Osprey Reef is a submerged atoll in the Coral Sea, northeast of Queensland, Australia. It is part of the Northwestern Group of the Coral Sea Islands. Osprey Reef is roughly oval in shape, measuring 25 by 12 km, and covers around 195 km2. It has a perimeter of 69.5 km. The central lagoon is only 30 m deep.

The reef sits atop a seamount in deep water. It is an isolated location some 60 km from other reefs. The almost vertical reef walls, which rise from a depth of about 2000 m, are home to a dwarf form of Nautilus pompilius that is isolated from other nautilus populations by more than 100 km. Schindleria brevipinguis, one of the world's smallest fish, is found in the Osprey Reef lagoon.

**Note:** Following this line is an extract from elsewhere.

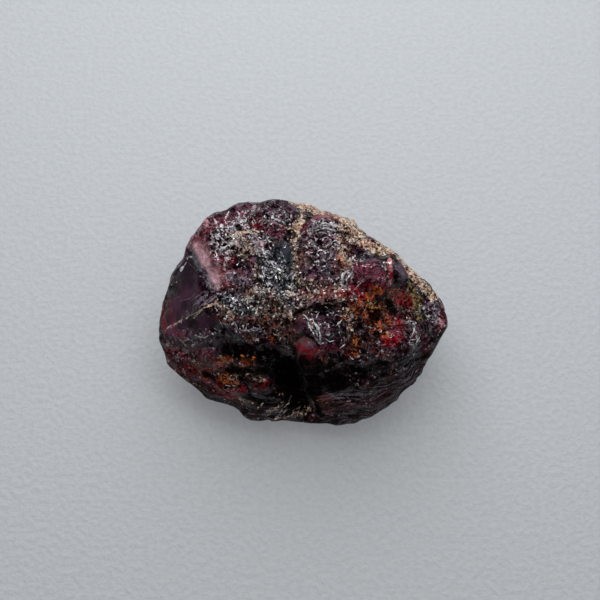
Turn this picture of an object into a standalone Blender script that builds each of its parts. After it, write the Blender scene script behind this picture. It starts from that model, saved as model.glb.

The reef has no intertidal or emerged sand cay. The surrounding waters are part of the South Equatorial Current. The reef is protected within the Coral Sea Commonwealth Marine Reserve.

==Corals==
A 2009 expedition aimed to make discoveries in the deeper parts of the reef between 92 and 800 m below sea level. Relict fauna communities consisting of rock sponges, glass sponges, brachiopods and stalked sea lilies were discovered.

==Diving==
The reef has been described as the "ultimate reef diving adventure". The reef is home to large and colourful soft corals. Sharks are common.